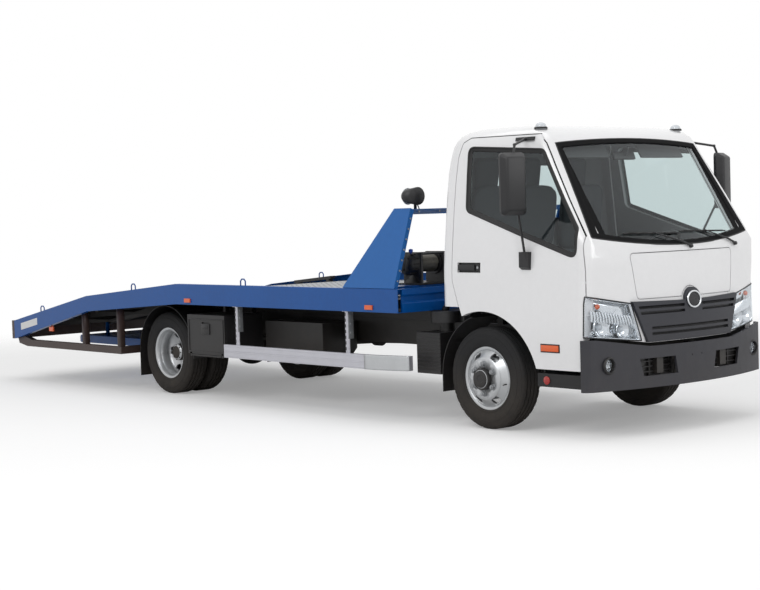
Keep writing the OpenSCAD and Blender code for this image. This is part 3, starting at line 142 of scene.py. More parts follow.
def glass_mat(name, tint):
    """Thin glass: a clear tinted sheet with a gloss on its outer face."""
    m = M[name] = bpy.data.materials.new(name)
    m.use_nodes = True
    t = m.node_tree
    t.nodes.clear()
    where = node(t, "TexCoord").outputs["Object"]
    noise = node(t, "TexNoise", Vector=where, Scale=1.3, Detail=2.0)
    bump = node(t, "Bump", Strength=0.02, Distance=0.01, Height=noise.outputs["Fac"])
    clear = node(t, "BsdfTransparent", Color=(*tint, 1))
    gloss = node(t, "BsdfGlossy", Roughness=0.01, Color=(0.9, 0.93, 0.95, 1),
                 Normal=bump.outputs[0])
    fresnel = node(t, "Fresnel", IOR=1.5)
    geometry = node(t, "NewGeometry")
    outer = node(t, "Math", 1.0, geometry.outputs["Backfacing"], operation="SUBTRACT")
    share = node(t, "Math", fresnel.outputs[0], outer.outputs[0], operation="MULTIPLY")
    mix = node(t, "MixShader", share.outputs[0], clear.outputs[0], gloss.outputs[0])
    node(t, "OutputMaterial", mix.outputs[0])


def lin(r, g, b):
    """sRGB to linear."""
    return tuple(c / 12.92 if c <= 0.04045 else ((c + 0.055) / 1.055) ** 2.4 for c in (r, g, b))


make_mat("white_paint", (0.93, 0.93, 0.935), 0.16, coat=0.6, variation=0.02, scale=1.2,
         dust=0.12, dust_top=0.8, grain=0.02, grain_scale=900, bevel=0.002)
make_mat("blue_paint", (0.0, 0.31, 0.6), 0.3, coat=0.12, specular=0.3, variation=0.08, scale=1.6,
         streak=0.1, grain=0.03, grain_scale=700)
# wing_blue is the blue paint made lighter: painted light for the extra sky light that the inward-leaning
# wing plate catches
make_mat("wing_blue", (0.1, 0.38, 0.66), 0.32, coat=0.12, specular=0.3, variation=0.05, scale=1.8,
         streak=0.05, grain=0.015, grain_scale=700)
make_mat("black_chassis", (0.1, 0.1, 0.105), 0.45, variation=0.3, scale=4, dust=0.35, grain=0.12)
make_mat("brown_paint", (0.235, 0.175, 0.165), 0.42, variation=0.22, scale=5, dust=0.25, grain=0.1)
make_mat("galvanised", (0.64, 0.65, 0.66), 0.5, metal=0.75, variation=0.14, scale=22, grain=0.08,
         grain_scale=160)
make_mat("aluminium", (0.8, 0.8, 0.83), 0.33, metal=0.6, variation=0.05, scale=6, grain=0.04, dust=0.12)
make_mat("wheel_silver", (0.78, 0.79, 0.8), 0.3, metal=0.55, variation=0.09, scale=9, dust=0.3,
         dust_top=0.62, grain=0.05)
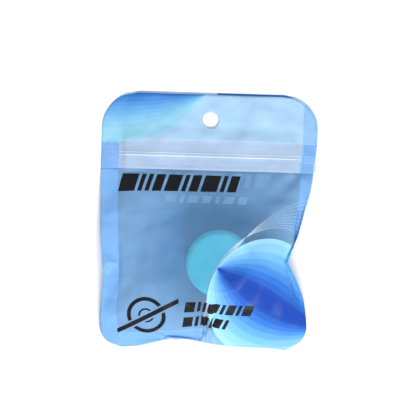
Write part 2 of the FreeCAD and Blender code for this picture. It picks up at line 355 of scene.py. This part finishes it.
def punch(piece):
    """Cut the hang hole through a piece."""
    turn = np.linspace(0, 2 * math.pi, 64, endpoint=False)
    ring = np.array(HOLE) + HOLE_RADIUS * np.stack([np.cos(turn), np.sin(turn)], axis=-1)
    count = len(ring)
    points = [(x * MM, y * MM, z * MM) for z in (-3, 6) for x, y in ring]
    sides = [(k, (k + 1) % count, (k + 1) % count + count, k + count) for k in range(count)]
    faces = sides + [tuple(reversed(range(count))), tuple(range(count, 2 * count))]
    mesh = bpy.data.meshes.new("punch")
    mesh.from_pydata(points, [], faces)
    cutter = bpy.data.objects.new("punch", mesh)
    bpy.context.collection.objects.link(cutter)
    cut = piece.modifiers.new("hole", "BOOLEAN")
    cut.operation = "DIFFERENCE"
    cut.solver = "EXACT"
    cut.object = cutter
    settle_modifiers(piece)
    bpy.data.objects.remove(cutter)


def open_seam(piece):
    """Take away the wall at X = 0, where the two halves meet, so that no line shows there."""
    mesh = bmesh.new()
    mesh.from_mesh(piece.data)
    wall = [face for face in mesh.faces if all(abs(vert.co.x) < SEAM_REACH * MM for vert in face.verts)]
    bmesh.ops.delete(mesh, geom=wall, context="FACES")
    mesh.to_mesh(piece.data)
    mesh.free()


def keep_off_floor(piece):
    """Lift whatever part of a film has dipped into the floor."""
    for vert in piece.data.vertices:
        vert.co.z = max(vert.co.z, FLOOR_GAP * MM)


def eased(value):
    value = np.clip(value, 0, 1)
    return value * value * (3 - 2 * value)


def inside_seals(across):
    """0 on the side seals, rising to 1 a little way inside them."""
    return eased(np.minimum(across - LEFT_SEAL, RIGHT_SEAL - across) / SEAL_EASE)


def front_height(across, along):
    """Height of the front film above the fold: over the strips, then down to the back film."""
    down = eased((along - STRIP_TOP) / 6.0)
    level = (FOLD_HEIGHT - BACK_HEIGHT) * (1 - down) + 0.55 * down
    bead = 0.32 * np.exp(-(((along - BEAD) / 0.9) ** 2))
    edges = [np.exp(-(((along - edge) / 0.5) ** 2)) for edge in (STRIP_TOP, FOLD + 0.7)]
    flange = 0.16 * (edges[0] + edges[1])
    wave = 0.20 * np.sin(across * 0.19 + along * 0.11) * np.sin(along * 0.37 - across * 0.05 + 1.0)
    wave += 0.10 * np.sin(across * 0.43 - along * 0.21 + 2.0)
    level = level + bead + flange + wave * eased((along - STRIP_TOP) / 4.0)
    return SEAL_HEIGHT + (level - SEAL_HEIGHT) * inside_seals(across)


def header_grid(across_share, shift):
    """Flat and filled places of a film above the fold; shift moves its far edges."""
    rows = np.concatenate([np.arange(FOLD, STRIP_TOP, 0.4), np.linspace(STRIP_TOP, MOUTH_EDGE, 20)])
    rows[0] = FOLD
    flat = np.empty((len(rows), len(across_share), 2))
    flat[..., 0] = half_width_at(rows)[:, None] * across_share
    flat[..., 1] = rows[:, None]
    drawn_in = fold_places(flat[..., 0]) - flat[..., 0]
    fading = 1 - eased((flat[..., 1] - FOLD) / 10)
    place = np.empty(flat.shape[:2] + (3,))
    far = eased((flat[..., 1] - FOLD) / 20)
    place[..., 0] = flat[..., 0] + drawn_in * fading + shift[0] * far
    place[..., 1] = flat[..., 1] + shift[1] * far
    return flat, place


# ---------------------------------------------------------------- the two films

flat, cloth = simulate_films()
flat_fine = finer_both(flat)
share = flat_fine[-1, :, 0] / HALF_WIDTH
header_flat, header_place = header_grid(share, (0, 0))
header_place[..., 2] = front_height(header_flat[..., 0], header_flat[..., 1])
back_flat, back_place = header_grid(share, (0.5, 0.8))
back_place[..., 2] = BACK_HEIGHT

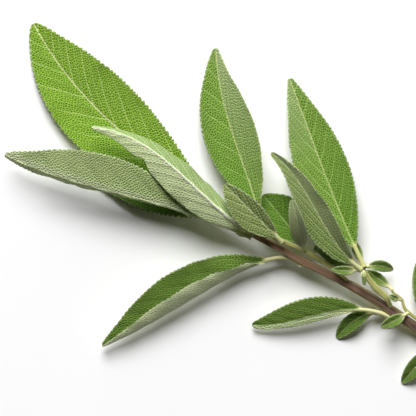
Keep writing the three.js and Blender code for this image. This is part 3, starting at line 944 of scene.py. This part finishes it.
GREY_UNDERSIDE = leaf_face(
    (184, 202, 138), (104, 126, 56), (236, 242, 204), (240, 244, 208), (246, 248, 222), (0.85, 0.7, 0.85),
)
# A darker copy of the grey underside: painted shade for the turned leaf, whose upturned underside faces the
# lamp.
PAINTED_SHADE_UNDERSIDE = leaf_face(
    (148, 170, 104), (92, 114, 50), (202, 214, 164), (228, 234, 192), (246, 248, 222), (0.7, 0.7, 0.95),
)
GREY_FACE = leaf_face(
    (166, 192, 106), (106, 134, 50), (216, 230, 170), (214, 226, 172), (230, 236, 200), (0.8, 0.5, 0.7),
)
LEAF_FINISHES = {
    "bright": leaf_material(
        "bright sage leaf",
        leaf_face(
            (112, 164, 12), (58, 102, 0), (176, 210, 84), (200, 224, 130), (240, 240, 184),
            (0.85, 0.75, 1.0),
        ),
        GREY_UNDERSIDE, srgb(190, 192, 120), felt=0.04, sheen=0.03,
    ),
    "green": leaf_material(
        "green sage leaf",
        leaf_face(
            (98, 142, 20), (56, 96, 4), (154, 186, 84), (178, 204, 116), (208, 218, 148), (0.8, 0.6, 0.8),
        ),
        GREY_UNDERSIDE, srgb(196, 198, 132), felt=0.08, sheen=0.1,
    ),
    "deep": leaf_material(
        "deep green sage leaf",
        leaf_face(
            (96, 132, 30), (62, 94, 12), (124, 156, 62), (140, 168, 84), (186, 200, 132), (0.65, 0.5, 0.75),
        ),
        GREY_UNDERSIDE, srgb(220, 218, 162), felt=0.08, sheen=0.1,
    ),
    "olive": leaf_material(
        "olive sage leaf",
        leaf_face(
            (94, 114, 36), (56, 74, 14), (142, 160, 92), (180, 192, 134), (200, 208, 152), (0.75, 0.7, 0.7),
        ),
        GREY_UNDERSIDE, srgb(196, 198, 140), felt=0.12, sheen=0.15,
    ),
    "grey": leaf_material(
        "grey sage leaf", GREY_FACE, GREY_UNDERSIDE, srgb(196, 200, 140), felt=0.12, sheen=0.15,
    ),
    # The turned leaf's finish, with painted shade on its underside.
    "silver": leaf_material(
        "silver-backed sage leaf", GREY_FACE, PAINTED_SHADE_UNDERSIDE, srgb(196, 200, 140), felt=0.1, sheen=0.1,
    ),
}
STEM_BARK = stem_material(
    "purple stem bark", srgb(112, 82, 64), srgb(64, 44, 36), srgb(188, 180, 84), felt=0.05,
)
SHOOT_BARK = stem_material(
    "green shoot bark", srgb(190, 188, 112), srgb(146, 142, 74), srgb(194, 200, 122), felt=0.15,
)

# ---- The sprig ----------------------------------------------------------------------------------

for name, spec in STEMS.items():
    grow_stem(name, spec)

# The design's main stem has eight sides and four steps to an internode. Its lowest corner there and
# in the frame are the same point, which is what places this sprig in the frame.
design_steps = np.linspace(0, 1, 4 * len(STEMS["main_stem"]["internodes"]) + 1)
design_stem = stem_rings("main_stem", design_steps, 8, swollen=False)
ORIGIN = np.array(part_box("main_stem")[0]) - design_stem.reshape(-1, 3).min(0) * MM

for name in STEMS:
    bark, slot = (STEM_BARK, "stem_bark") if name == "main_stem" else (SHOOT_BARK, "shoot_bark")
    make_stem(name, bark)
for number, name in enumerate(LEAVES):
    make_leaf(name, number)

# ---- Table, light and camera --------------------------------------------------------------------

TABLE_SIZE = 6  # metres

# Each lamp is (place from the middle of the view, size), both in metres, and power in watts.
LAMPS = {
    "window": ((-0.2, 2.1, 2.15), 2.0, 122),
    "wall": ((-0.5, 3.1, 1.45), 3.2, 54),
}


def pale_table():
    material = bpy.data.materials.new("pale table")
    material.use_nodes = True
    n = Nodes(material.node_tree)
    shader = material.node_tree.nodes["Principled BSDF"]
    share = n.range(n.noise(14, 2), 0.3, 0.7)
    n.put(n.blend(share, srgb(249, 249, 250), srgb(251, 251, 252)), shader.inputs["Base Color"])
    shader.inputs["Roughness"].default_value = 0.8
    return material


def make_table():
    mesh = bpy.data.meshes.new("table")
    half = TABLE_SIZE / 2
    corners = [(x * half, y * half, 0) for x, y in ((-1, -1), (1, -1), (1, 1), (-1, 1))]
    mesh.from_pydata(corners, [], [(0, 1, 2, 3)])
    mesh.materials.append(pale_table())
    table = bpy.data.objects.new("table", mesh)
    bpy.context.scene.collection.objects.link(table)


def make_area_light(name, place, target, size, power):
    light = bpy.data.lights.new(name, "AREA")
    light.shape = "DISK"
    light.size = size
    light.energy = power
    lamp = bpy.data.objects.new(name, light)
    lamp.location = place
    lamp.rotation_euler = (Vector(target) - Vector(place)).to_track_quat("-Z", "Y").to_euler()
    bpy.context.scene.collection.objects.link(lamp)


# The camera looks straight down on a square of the table, whose middle is given from the stem's
# cut end.
VIEW_FROM_CUT = np.array([-71.96, 42.84, 0])
VIEW_SIZE = 116.5
CAMERA_HEIGHT = 1200
SENSOR = 36.0

cut_end = grown["main_stem"]["nodes"][0] * [1, 1, 0]
view_middle = (cut_end + VIEW_FROM_CUT) * MM + ORIGIN * [1, 1, 0]

make_table()
for name, (from_middle, size, power) in LAMPS.items():
    make_area_light(name, view_middle + np.array(from_middle), view_middle, size, power)

camera_data = bpy.data.cameras.new("above")
camera_data.sensor_width = SENSOR
camera_data.lens = SENSOR * CAMERA_HEIGHT / VIEW_SIZE
camera_data.clip_start = 0.01
camera = bpy.data.objects.new("above", camera_data)
camera.location = (view_middle[0], view_middle[1], CAMERA_HEIGHT * MM)
bpy.context.scene.collection.objects.link(camera)
bpy.context.scene.camera = camera

world = bpy.data.worlds.new("room")
world.use_nodes = True
background = world.node_tree.nodes["Background"]
background.inputs["Color"].default_value = (1, 0.88, 0.6, 1)
background.inputs["Strength"].default_value = 0.02
bpy.context.scene.world = world
bpy.context.scene.view_settings.view_transform = "Standard"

::::::::

--- Job ---
Nothing outside the span should appear: copy exactly from the line with "Write part 2" through the line with "mesh.free()".

--- The answer ---
Write part 2 of the FreeCAD and Blender code for this picture. It picks up at line 355 of scene.py. This part finishes it.
def punch(piece):
    """Cut the hang hole through a piece."""
    turn = np.linspace(0, 2 * math.pi, 64, endpoint=False)
    ring = np.array(HOLE) + HOLE_RADIUS * np.stack([np.cos(turn), np.sin(turn)], axis=-1)
    count = len(ring)
    points = [(x * MM, y * MM, z * MM) for z in (-3, 6) for x, y in ring]
    sides = [(k, (k + 1) % count, (k + 1) % count + count, k + count) for k in range(count)]
    faces = sides + [tuple(reversed(range(count))), tuple(range(count, 2 * count))]
    mesh = bpy.data.meshes.new("punch")
    mesh.from_pydata(points, [], faces)
    cutter = bpy.data.objects.new("punch", mesh)
    bpy.context.collection.objects.link(cutter)
    cut = piece.modifiers.new("hole", "BOOLEAN")
    cut.operation = "DIFFERENCE"
    cut.solver = "EXACT"
    cut.object = cutter
    settle_modifiers(piece)
    bpy.data.objects.remove(cutter)


def open_seam(piece):
    """Take away the wall at X = 0, where the two halves meet, so that no line shows there."""
    mesh = bmesh.new()
    mesh.from_mesh(piece.data)
    wall = [face for face in mesh.faces if all(abs(vert.co.x) < SEAM_REACH * MM for vert in face.verts)]
    bmesh.ops.delete(mesh, geom=wall, context="FACES")
    mesh.to_mesh(piece.data)
    mesh.free()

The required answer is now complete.